Use string distances to match on names — fuzzy

Use the stringdist package to perform a fuzzy match on two datasets.

fuzzy_match(
  data1,
  data2,
  by = NULL,
  by.x = NULL,
  by.y = NULL,
  suffixes,
  unique_key_1,
  unique_key_2,
  fuzzy_settings = list(method = "jw", p = 0.1, maxDist = 0.05, matchNA = FALSE, nthread
    = getOption("sd_num_thread"))
)

Arguments

data1: data.frame. First to-merge dataset.
data2: data.frame. Second to-merge dataset.
by: character string. Variables to merge on (common across data 1 and data 2). See merge
by.x: character string. Variable to merge on in data1. See merge
by.y: character string. Variable to merge on in data2. See merge
suffixes: character vector with length==2. Suffix to add to like named variables after the merge. See merge
unique_key_1: character vector. Primary key of data1 that uniquely identifies each row (can be multiple fields)
unique_key_2: character vector.

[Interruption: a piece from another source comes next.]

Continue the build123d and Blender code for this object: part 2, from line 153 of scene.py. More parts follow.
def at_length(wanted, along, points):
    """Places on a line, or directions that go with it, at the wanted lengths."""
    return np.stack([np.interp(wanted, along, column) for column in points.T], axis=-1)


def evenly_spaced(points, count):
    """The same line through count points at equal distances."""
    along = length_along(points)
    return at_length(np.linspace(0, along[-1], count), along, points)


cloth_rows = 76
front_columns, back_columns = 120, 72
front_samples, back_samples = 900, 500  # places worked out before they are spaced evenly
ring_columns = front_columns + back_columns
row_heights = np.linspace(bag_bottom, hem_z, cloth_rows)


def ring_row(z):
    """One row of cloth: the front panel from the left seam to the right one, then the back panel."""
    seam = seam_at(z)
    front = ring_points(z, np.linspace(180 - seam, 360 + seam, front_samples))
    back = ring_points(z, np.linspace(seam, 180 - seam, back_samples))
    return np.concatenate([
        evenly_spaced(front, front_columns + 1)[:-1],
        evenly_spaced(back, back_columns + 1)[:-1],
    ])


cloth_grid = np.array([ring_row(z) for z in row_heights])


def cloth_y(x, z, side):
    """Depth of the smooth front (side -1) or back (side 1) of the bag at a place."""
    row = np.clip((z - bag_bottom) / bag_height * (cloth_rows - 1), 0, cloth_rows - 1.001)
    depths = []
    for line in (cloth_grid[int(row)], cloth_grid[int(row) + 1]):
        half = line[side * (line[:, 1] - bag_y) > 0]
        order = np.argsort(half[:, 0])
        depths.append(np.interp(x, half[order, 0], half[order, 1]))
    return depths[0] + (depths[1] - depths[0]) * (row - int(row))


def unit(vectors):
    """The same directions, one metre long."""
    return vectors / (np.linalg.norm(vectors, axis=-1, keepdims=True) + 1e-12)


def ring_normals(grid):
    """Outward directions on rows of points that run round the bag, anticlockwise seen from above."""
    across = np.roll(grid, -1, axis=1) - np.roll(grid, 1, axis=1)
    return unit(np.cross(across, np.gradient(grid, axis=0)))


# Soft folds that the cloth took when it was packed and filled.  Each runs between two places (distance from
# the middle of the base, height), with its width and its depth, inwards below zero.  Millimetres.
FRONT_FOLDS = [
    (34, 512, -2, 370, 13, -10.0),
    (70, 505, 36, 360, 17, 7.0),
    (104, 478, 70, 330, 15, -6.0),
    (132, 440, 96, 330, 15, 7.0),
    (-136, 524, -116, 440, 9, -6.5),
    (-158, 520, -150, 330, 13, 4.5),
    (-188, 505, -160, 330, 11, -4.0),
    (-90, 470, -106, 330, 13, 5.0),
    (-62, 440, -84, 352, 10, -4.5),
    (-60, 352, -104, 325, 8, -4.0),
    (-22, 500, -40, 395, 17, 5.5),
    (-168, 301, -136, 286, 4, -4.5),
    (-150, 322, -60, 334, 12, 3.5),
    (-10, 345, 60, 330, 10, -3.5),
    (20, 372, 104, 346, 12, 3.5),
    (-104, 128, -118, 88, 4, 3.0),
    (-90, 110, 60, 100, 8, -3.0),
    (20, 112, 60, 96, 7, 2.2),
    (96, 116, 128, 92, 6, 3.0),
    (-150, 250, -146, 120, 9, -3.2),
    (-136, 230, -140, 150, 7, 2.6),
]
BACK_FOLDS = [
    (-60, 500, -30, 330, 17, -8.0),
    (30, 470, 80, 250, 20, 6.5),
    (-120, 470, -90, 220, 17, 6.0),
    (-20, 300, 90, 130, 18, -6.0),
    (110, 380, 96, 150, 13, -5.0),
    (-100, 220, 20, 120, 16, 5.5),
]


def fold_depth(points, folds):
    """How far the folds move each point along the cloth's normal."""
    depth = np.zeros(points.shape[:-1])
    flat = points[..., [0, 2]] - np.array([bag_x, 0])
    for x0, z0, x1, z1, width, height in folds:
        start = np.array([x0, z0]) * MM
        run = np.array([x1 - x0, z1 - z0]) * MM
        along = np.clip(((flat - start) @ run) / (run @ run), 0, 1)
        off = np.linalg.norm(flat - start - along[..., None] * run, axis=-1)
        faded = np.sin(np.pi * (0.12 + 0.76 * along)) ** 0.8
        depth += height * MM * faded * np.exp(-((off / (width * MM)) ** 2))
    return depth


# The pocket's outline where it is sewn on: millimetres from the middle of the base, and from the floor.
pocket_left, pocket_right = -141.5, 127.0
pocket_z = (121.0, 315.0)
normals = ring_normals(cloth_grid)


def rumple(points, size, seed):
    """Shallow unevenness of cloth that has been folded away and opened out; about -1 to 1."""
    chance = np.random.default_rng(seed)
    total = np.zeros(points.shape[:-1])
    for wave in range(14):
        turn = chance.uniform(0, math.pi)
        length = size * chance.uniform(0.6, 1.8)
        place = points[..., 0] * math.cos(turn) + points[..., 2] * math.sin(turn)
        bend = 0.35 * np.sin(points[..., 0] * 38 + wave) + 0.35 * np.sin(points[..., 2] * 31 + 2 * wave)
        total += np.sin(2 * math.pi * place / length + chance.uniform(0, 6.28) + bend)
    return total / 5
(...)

Primary key of data2 that uniquely identifies each row (can be multiple fields)
fuzzy_settings: list of arguments to pass to to the fuzzy matching function. See amatch.

Value

a data.table, the resultant merged data set, including all columns from both data sets.

Details

stringdist amatch computes string distances between every pair of strings in two vectors, then picks the closest string pair for each observation in the dataset. This is used by fuzzy_match to perform a string distance-based match between two datasets. This process can take quite a long time, for quicker matches try adjusting the nthread argument in fuzzy_settings. The default fuzzy_settings are sensible starting points for company name matching, but adjusting these can greatly change how the match performs.